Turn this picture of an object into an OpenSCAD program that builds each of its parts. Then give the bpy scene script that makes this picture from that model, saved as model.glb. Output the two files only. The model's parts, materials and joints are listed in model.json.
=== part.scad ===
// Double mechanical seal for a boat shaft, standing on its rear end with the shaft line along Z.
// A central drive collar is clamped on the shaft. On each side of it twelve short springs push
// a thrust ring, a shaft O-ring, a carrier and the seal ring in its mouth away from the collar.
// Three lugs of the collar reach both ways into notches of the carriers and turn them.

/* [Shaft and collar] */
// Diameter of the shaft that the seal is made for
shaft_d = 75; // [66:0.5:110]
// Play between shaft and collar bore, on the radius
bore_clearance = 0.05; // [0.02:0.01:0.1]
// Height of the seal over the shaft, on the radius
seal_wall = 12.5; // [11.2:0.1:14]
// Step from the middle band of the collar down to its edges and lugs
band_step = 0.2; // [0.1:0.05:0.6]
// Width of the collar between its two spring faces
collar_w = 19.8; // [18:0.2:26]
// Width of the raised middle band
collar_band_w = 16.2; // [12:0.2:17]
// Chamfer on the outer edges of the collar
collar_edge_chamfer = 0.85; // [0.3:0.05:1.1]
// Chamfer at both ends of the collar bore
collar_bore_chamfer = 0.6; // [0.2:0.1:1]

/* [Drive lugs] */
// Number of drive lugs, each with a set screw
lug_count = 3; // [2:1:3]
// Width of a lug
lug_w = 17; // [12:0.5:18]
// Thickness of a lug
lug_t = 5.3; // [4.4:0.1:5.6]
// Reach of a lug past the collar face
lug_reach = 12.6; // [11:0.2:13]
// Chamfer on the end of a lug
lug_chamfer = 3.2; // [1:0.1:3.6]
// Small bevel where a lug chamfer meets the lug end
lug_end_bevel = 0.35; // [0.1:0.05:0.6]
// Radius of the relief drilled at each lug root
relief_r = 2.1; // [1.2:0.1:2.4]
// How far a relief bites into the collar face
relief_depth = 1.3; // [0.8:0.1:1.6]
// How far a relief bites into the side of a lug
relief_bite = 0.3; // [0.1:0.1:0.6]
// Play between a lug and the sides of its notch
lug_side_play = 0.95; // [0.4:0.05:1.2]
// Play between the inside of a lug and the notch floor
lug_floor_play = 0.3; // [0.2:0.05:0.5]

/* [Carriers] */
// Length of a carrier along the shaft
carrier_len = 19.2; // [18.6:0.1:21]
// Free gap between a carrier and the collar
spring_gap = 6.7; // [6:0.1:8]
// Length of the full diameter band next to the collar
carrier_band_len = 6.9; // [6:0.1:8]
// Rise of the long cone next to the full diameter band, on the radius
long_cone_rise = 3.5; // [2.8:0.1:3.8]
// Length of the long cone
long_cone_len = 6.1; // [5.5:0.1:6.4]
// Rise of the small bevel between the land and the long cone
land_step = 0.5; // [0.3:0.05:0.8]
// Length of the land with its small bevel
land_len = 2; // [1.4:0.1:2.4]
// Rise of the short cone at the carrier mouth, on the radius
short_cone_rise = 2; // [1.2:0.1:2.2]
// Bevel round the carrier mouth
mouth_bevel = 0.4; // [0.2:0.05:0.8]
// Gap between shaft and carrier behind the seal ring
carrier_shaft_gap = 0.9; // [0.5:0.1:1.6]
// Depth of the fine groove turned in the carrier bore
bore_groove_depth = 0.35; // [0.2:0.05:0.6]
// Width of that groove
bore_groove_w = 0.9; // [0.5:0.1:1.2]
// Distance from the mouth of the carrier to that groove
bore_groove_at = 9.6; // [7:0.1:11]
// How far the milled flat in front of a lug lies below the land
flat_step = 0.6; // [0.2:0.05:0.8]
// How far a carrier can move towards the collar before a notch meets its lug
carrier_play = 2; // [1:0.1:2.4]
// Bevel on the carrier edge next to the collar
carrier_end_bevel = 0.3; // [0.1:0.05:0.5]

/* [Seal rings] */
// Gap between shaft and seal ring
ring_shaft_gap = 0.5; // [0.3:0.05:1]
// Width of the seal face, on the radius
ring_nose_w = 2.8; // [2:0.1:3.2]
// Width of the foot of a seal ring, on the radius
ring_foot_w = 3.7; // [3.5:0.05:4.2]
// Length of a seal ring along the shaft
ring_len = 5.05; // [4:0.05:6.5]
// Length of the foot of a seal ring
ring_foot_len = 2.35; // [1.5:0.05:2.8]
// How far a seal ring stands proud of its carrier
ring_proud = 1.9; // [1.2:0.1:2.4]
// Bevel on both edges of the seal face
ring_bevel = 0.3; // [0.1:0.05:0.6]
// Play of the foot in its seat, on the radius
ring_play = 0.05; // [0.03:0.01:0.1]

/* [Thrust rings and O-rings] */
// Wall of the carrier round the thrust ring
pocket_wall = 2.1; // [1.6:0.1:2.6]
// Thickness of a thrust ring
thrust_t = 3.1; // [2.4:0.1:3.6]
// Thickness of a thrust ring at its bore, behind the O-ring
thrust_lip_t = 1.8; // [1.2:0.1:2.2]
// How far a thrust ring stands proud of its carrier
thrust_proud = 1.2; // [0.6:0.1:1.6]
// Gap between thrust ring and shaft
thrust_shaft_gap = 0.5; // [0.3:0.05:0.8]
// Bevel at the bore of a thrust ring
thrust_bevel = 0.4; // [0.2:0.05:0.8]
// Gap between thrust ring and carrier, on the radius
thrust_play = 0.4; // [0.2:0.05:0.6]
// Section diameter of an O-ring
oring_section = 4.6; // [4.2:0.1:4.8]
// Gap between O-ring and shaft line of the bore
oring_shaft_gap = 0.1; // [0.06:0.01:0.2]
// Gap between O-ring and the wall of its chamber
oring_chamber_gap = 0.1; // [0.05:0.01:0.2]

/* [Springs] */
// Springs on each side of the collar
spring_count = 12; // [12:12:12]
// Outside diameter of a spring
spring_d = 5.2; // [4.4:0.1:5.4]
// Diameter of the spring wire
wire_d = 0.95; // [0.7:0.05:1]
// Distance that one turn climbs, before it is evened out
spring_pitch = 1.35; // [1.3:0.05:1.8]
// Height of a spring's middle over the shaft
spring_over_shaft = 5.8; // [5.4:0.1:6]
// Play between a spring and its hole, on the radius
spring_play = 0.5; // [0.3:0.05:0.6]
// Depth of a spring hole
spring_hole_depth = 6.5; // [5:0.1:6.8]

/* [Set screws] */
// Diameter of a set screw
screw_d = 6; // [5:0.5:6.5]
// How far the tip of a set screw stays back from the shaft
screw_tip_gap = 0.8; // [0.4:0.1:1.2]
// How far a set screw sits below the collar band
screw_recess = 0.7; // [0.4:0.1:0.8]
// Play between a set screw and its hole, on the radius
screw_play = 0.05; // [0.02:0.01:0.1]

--

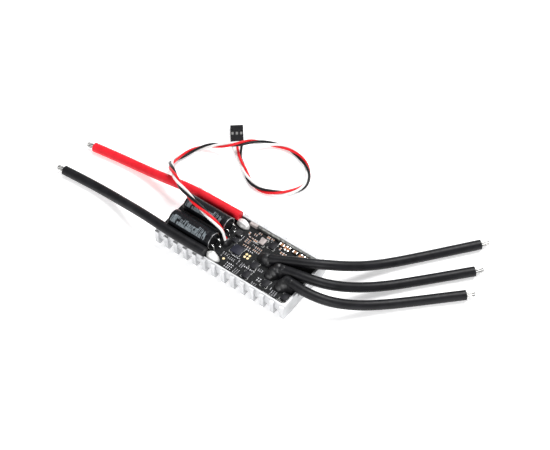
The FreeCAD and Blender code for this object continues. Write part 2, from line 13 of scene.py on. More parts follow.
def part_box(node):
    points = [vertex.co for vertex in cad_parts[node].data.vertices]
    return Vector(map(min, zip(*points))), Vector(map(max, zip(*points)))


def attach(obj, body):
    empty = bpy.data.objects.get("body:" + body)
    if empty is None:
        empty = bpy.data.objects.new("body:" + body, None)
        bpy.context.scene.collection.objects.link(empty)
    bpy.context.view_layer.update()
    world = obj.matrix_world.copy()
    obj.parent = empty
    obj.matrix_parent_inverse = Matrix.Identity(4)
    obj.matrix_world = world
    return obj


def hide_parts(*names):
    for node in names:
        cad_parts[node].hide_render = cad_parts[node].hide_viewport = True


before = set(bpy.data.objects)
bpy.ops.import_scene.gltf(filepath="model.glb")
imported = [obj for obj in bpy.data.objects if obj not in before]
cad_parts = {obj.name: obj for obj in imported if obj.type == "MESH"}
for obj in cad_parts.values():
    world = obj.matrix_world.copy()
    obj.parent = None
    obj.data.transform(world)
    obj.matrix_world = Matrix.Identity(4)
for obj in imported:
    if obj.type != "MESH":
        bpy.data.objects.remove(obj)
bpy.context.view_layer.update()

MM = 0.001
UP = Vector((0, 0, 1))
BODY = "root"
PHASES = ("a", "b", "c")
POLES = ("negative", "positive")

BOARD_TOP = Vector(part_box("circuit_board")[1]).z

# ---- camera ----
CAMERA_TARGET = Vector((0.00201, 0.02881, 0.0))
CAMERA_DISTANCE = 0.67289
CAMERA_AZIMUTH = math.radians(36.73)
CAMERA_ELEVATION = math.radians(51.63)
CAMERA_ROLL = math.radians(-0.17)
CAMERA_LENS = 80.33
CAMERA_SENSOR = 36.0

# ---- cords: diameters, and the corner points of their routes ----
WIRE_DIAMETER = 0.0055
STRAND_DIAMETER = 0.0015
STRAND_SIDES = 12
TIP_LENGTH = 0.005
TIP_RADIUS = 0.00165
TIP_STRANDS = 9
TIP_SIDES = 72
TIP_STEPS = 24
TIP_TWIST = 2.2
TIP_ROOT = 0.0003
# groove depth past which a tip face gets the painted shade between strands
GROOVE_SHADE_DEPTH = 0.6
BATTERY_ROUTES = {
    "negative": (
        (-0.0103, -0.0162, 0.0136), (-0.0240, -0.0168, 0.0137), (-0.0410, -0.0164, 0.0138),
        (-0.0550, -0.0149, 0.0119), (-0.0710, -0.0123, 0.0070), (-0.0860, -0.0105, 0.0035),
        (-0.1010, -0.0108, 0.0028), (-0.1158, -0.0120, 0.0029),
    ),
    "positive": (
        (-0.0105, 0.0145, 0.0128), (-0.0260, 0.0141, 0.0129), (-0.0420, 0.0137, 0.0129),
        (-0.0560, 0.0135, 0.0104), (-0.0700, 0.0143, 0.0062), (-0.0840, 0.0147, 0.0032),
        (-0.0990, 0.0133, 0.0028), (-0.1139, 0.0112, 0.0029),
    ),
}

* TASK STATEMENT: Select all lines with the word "return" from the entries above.

* THE RESULT:
    return Vector(map(min, zip(*points))), Vector(map(max, zip(*points)))
    return obj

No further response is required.